▸ What is asked:
Pick out and copy every line below that has the word "shown".

begin

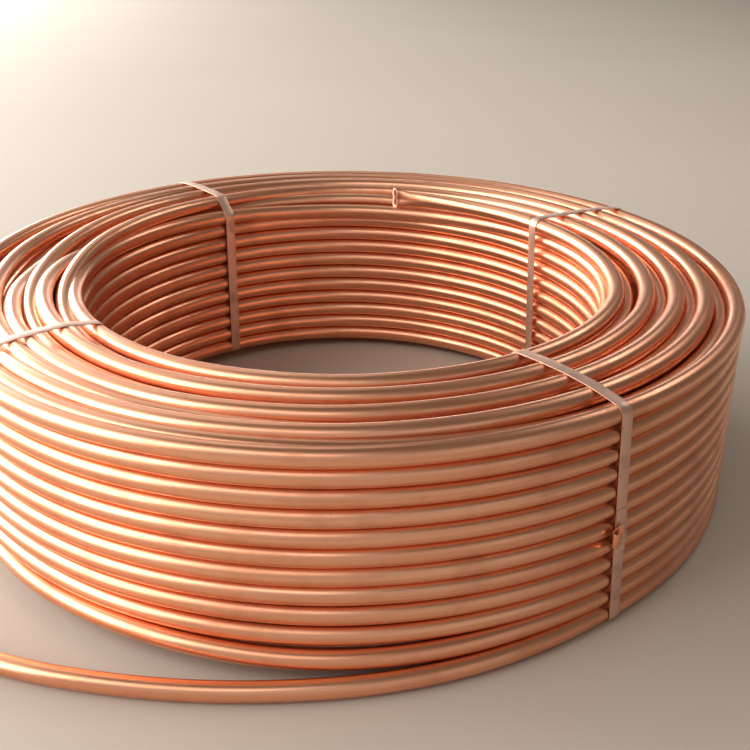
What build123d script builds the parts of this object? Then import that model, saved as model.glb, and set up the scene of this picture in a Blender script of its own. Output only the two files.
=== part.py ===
from build123d import *
from math import cos, radians, sin, sqrt
import os

# A level-wound coil of copper tube, lying with its axis upright and tied by four flat straps.
# Origin on the coil's axis at floor level, +Z up. Angles run anticlockwise from +X, seen from above.

# Driving dimensions, in millimetres and degrees

# Tube
tube_diameter = 19.05
tube_wall = 1.24

# Winding: upright layers round an open eye, each one nested in the grooves of the layer inside it
eye_diameter = 594.0
layers = 9
rows = 12
turn_gap = 0.1
crown_height = 5.3
groove_fill = 3.0

# Crossing: the stretch of the circle where a turn steps down to the row below
crossing_from = 187.0
crossing_to = 213.0
crossing_sections = 6
buried_share = 0.9

# Inner end: the start of the first turn, pinched flat
pinch_angle = 73.0
pinch_taper = 6.5
pinch_height = 25.4
pinch_thickness = 6.4

# Tail: the outer end, leaving the lowest outer turn along the floor
tail_angle = -60.0
tail_bend_radius = 600.0
tail_bend = 62.0
tail_straight = 70.0

# Straps
strap_width = 12.7
strap_thickness = 0.8
strap_clearance = 0.15
strap_angles = {"strap_front_right": -57.0, "strap_back_right": 30.5, "strap_back_left": 121.0, "strap_left": 216.0}
lap_height = 100.0
lap_length = 45.0

# Worked out from the driving dimensions

tube_radius = tube_diameter / 2
tube_bore_radius = tube_radius - tube_wall
row_pitch = tube_diameter + turn_gap
layer_pitch = row_pitch * sqrt(3) / 2
lowest_turn_height = strap_thickness + strap_clearance + tube_radius
local_fill = groove_fill * 0.8


def is_nested(layer):
    """The second, fourth and later even layers sit half a turn higher and hold one turn less."""
    return layer % 2 == 0


def turn_centre(layer, row):
    """Distance from the axis and height of a turn. Layers count outward and rows count up, from 0."""
    distance = eye_diameter / 2 + tube_radius + (layer - 1) * layer_pitch
    height = lowest_turn_height + (row + (0.5 if is_nested(layer) else 0)) * row_pitch
    return distance, height


def crown_rise(layer):
    """How far the top turn of a layer stands above its row: most in the middle of the coil."""
    middle = (1 + layers) / 2
    return crown_height * (1 - ((layer - middle) / (middle - 1)) ** 2)


def top_turn(layer):
    """The top turn of a layer. A nested one lies as high as the lower of its two neighbours lets it."""
    if is_nested(layer):
        distance, height = turn_centre(layer, rows - 2)
        return distance, height + min(crown_rise(layer - 1), crown_rise(min(layer + 1, layers)))
    distance, height = turn_centre(layer, rows - 1)
    return distance, height + crown_rise(layer)


def radial_plane(angle):
    """The upright plane through the axis at an angle: its x runs outward and its y runs up."""
    out_x = cos(radians(angle))
    out_y = sin(radians(angle))
    return Plane(origin=(0, 0, 0), x_dir=(out_x, out_y, 0), z_dir=(out_y, -out_x, 0))


# The first turn and the last turn don't run all the way round, so the closed section leaves them out.
first_turn = top_turn(1)
last_turn = turn_centre(layers, 0)
below_first_turn = turn_centre(1, rows - 2)
above_last_turn = turn_centre(layers, 1)

outer_wall = [turn_centre(layers, row) for row in range(1, rows - 1)]
top_face = [top_turn(layer) for layer in range(layers, 1, -1)]
bore_wall = [turn_centre(1, row) for row in range(rows - 2, -1, -1)]
bottom_face = [turn_centre(layer, 0) for layer in range(2, layers)]
closed_turns = outer_wall + top_face + bore_wall + bottom_face


# Copper tube: the wound body with its open grooves, the two part turns, the pinched start and the tail

def closed_turns_body():
    """Every turn that shows, on a plain core that ends inside the grooves, turned about the axis."""
    with BuildPart() as body:
        with BuildSketch(radial_plane(0)):
            with BuildLine():
                Polyline(*closed_turns, close=True)
            make_face()
            offset(amount=groove_fill, kind=Kind.INTERSECTION)
            with Locations(*closed_turns):
                Circle(tube_radius)
        revolve(axis=Axis.Z)
    return body.part


def part_turn(turn, neighbours, start, end):
    """One turn from a start angle to an end angle, with the groove between it and its neighbours."""
    with BuildPart() as ring:
        with BuildSketch(radial_plane(start)):
            with BuildLine():
                Polyline(turn, *neighbours, close=True)
            make_face()
            offset(amount=local_fill, kind=Kind.INTERSECTION)
            with Locations(turn):
                Circle(tube_radius)
        revolve(axis=Axis.Z, revolution_arc=end - start)
    return ring.part


def crossing(upper, lower, full_size_above):
    """A turn stepping from one row to the next. The end that meets a closed turn is slightly buried in it."""
    with BuildPart() as step_down:
        for step in range(crossing_sections + 1):
            share = step / crossing_sections
            angle = crossing_from + share * (crossing_to - crossing_from)
            eased = share * share * (3 - 2 * share)
            height = lower[1] + eased * (upper[1] - lower[1])
            exposed = eased if full_size_above else 1 - eased
            with BuildSketch(radial_plane(angle)):
                with Locations((lower[0], height)):
                    Circle(tube_radius * (buried_share + (1 - buried_share) * exposed))
        loft()
    return step_down.part


def pinched_end():
    """The squeezed start of the tube: a round section drawn out to a flat, open one."""
    lift = pinch_height / 2 - tube_radius
    with BuildPart() as pinched:
        for wall, mode in ((0, Mode.ADD), (tube_wall, Mode.SUBTRACT)):
            for share in (0, 0.5, 1):
                centre = (first_turn[0], first_turn[1] + share * lift)
                half_height = tube_radius + share * lift - wall
                half_thickness = tube_radius + share * (pinch_thickness / 2 - tube_radius) - wall
                with BuildSketch(radial_plane(pinch_angle - pinch_taper * (1 - share))):
                    with Locations(centre):
                        Ellipse(half_thickness, half_height)
            loft(mode=mode)
    return pinched.part


def tail():
    """The outer end of the tube: it leaves the last turn along its tangent, bends less and ends square."""
    out_x = cos(radians(tail_angle))
    out_y = sin(radians(tail_angle))
    start = (last_turn[0] * out_x, last_turn[0] * out_y)
    with BuildPart() as loose_end:
        with BuildLine(Plane.XY.offset(lowest_turn_height)) as path:
            bend = JernArc(start=start, tangent=(out_y, -out_x), radius=tail_bend_radius, arc_size=-tail_bend)
            Line(bend @ 1, bend @ 1 + (bend % 1) * tail_straight)
        with BuildSketch(Plane(origin=path.line @ 0, z_dir=path.line % 0)):
            Circle(tube_radius)
            Circle(tube_bore_radius, mode=Mode.SUBTRACT)
        sweep(path=path.line)
    return loose_end.part


with BuildPart() as tube_coil:
    add(closed_turns_body())
    add(part_turn(first_turn, [below_first_turn, top_turn(2)], crossing_to - 360, pinch_angle - pinch_taper))
    add(part_turn(last_turn, [above_last_turn, turn_centre(layers - 1, 0)], tail_angle, crossing_from))
    add(crossing(first_turn, below_first_turn, full_size_above=True))
    add(crossing(above_last_turn, last_turn, full_size_above=False))
    add(pinched_end())
    add(tail())


# Straps: each is a flat band pulled tight round the turns that stand out furthest where it ties them

def tied_turns(angle):
    """The odd layers' top and bottom turns at an angle, with the part turns only where they run."""
    first_runs = crossing_to - 360 <= angle <= pinch_angle or crossing_to <= angle
    last_runs = tail_angle <= angle <= crossing_from
    odd_layers = range(1, layers + 1, 2)
    tops = [top_turn(layer) for layer in odd_layers]
    bottoms = [turn_centre(layer, 0) for layer in odd_layers]
    if not first_runs:
        tops[0] = below_first_turn
    if not last_runs:
        bottoms[-1] = above_last_turn
    return tops + bottoms


def tight_loop(turns, reach):
    """The outline of a loop pulled tight round turns, at a reach from their centres."""
    with BuildSketch() as loop:
        with Locations(*turns):
            Circle(reach)
        make_hull()
    return loop.sketch


def strap_shape(angle):
    """A closed band whose two ends lap over each other on the coil's outer wall."""
    inner_reach = tube_radius + strap_clearance
    outer_reach = inner_reach + strap_thickness
    outer_face = last_turn[0] + outer_reach
    turns = tied_turns(angle)
    with BuildPart() as strap:
        with BuildSketch(radial_plane(angle)):
            add(tight_loop(turns, outer_reach))
            add(tight_loop(turns, inner_reach), mode=Mode.SUBTRACT)
            with Locations((outer_face, lap_height)):
                Rectangle(strap_thickness * 2, lap_length)
        extrude(amount=strap_width / 2, both=True)
    return strap.part


os.makedirs("parts", exist_ok=True)

tube_coil.part.label = "tube_coil"
export_step(tube_coil.part, "parts/tube_coil.step")

for strap_name, strap_angle in strap_angles.items():
    strap_solid = strap_shape(strap_angle)
    strap_solid.label = strap_name
    export_step(strap_solid, f"parts/{strap_name}.step")
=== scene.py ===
from math import cos, pi, radians, sin

import bmesh
import bpy
import numpy as np
from mathutils import Matrix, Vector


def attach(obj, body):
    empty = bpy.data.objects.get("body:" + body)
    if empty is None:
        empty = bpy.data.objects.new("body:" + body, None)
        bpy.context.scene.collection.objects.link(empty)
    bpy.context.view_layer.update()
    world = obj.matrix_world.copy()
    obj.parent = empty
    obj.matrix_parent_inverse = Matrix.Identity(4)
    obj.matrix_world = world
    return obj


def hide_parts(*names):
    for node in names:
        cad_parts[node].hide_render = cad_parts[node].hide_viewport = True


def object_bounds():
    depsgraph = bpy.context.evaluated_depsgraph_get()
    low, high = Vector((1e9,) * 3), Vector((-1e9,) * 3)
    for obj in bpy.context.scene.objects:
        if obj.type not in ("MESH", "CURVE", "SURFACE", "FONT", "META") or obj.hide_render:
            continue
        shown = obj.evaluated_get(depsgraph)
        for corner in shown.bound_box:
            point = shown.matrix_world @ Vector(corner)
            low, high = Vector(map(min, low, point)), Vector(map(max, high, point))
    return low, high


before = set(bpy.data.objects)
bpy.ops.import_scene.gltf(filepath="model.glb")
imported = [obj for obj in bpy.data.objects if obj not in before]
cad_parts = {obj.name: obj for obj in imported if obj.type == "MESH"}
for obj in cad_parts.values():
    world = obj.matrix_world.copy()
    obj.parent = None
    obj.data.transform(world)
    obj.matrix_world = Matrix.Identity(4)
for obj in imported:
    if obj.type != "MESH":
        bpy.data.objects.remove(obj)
cad_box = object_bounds()


# Eye turns: the first layer of the coil, which lines its open eye. Bright drawn copper tube, 19.05 mm across,
# wound from the top down on a drum that has since been taken out. It falls one row a turn. Its first turn is
# looser than the rest: it lies outward over the second layer at the front right, and inward at the back.

tube_diameter = 0.01905
tube_sides = 24
row_pitch = 0.01915
layer_pitch = row_pitch * 3 ** 0.5 / 2
outside_radius = cad_box[1].x
last_layer_radius = outside_radius - tube_diameter / 2
floor_clearance = 0.00095
layers = 9
rows = 12
turn_step = 2.0
station_step = 10
eye_smoothing = 10
eye_start_angle = 73.0
eye_start_height = rows - 0.5
eye_end_angle = eye_start_angle - eye_start_height * 360
pinch_from = 31.0
waver = 0.0006
waver_length = 0.16

# Angle, and how far the first turn lies outward there, in tubes, or hangs down, in rows
first_turn_looseness = [(-400, 0.0), (-335, 0.0), (-310, -0.3), (-287, -0.65), (-262, -0.6), (-240, -0.22),
                        (-230, -0.02), (-205, 0.18), (-180, 0.12), (-170, 0.10), (-135, -0.15), (-105, -0.20),
                        (-57, 0.40), (-30, 0.55), (-18, 0.48), (-8, 0.22), (0, 0.0), (15, -0.22), (30, -0.45),
                        (45, -0.62), (60, -0.72), (73, -0.75)]
first_turn_drop = [(-400, 0.0), (-330, 0.0), (-300, 0.16), (-262, 0.18), (-235, 0.03), (-215, 0.0), (73, 0.0)]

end

▸ Response to the exercise:
        shown = obj.evaluated_get(depsgraph)
        for corner in shown.bound_box:
            point = shown.matrix_world @ Vector(corner)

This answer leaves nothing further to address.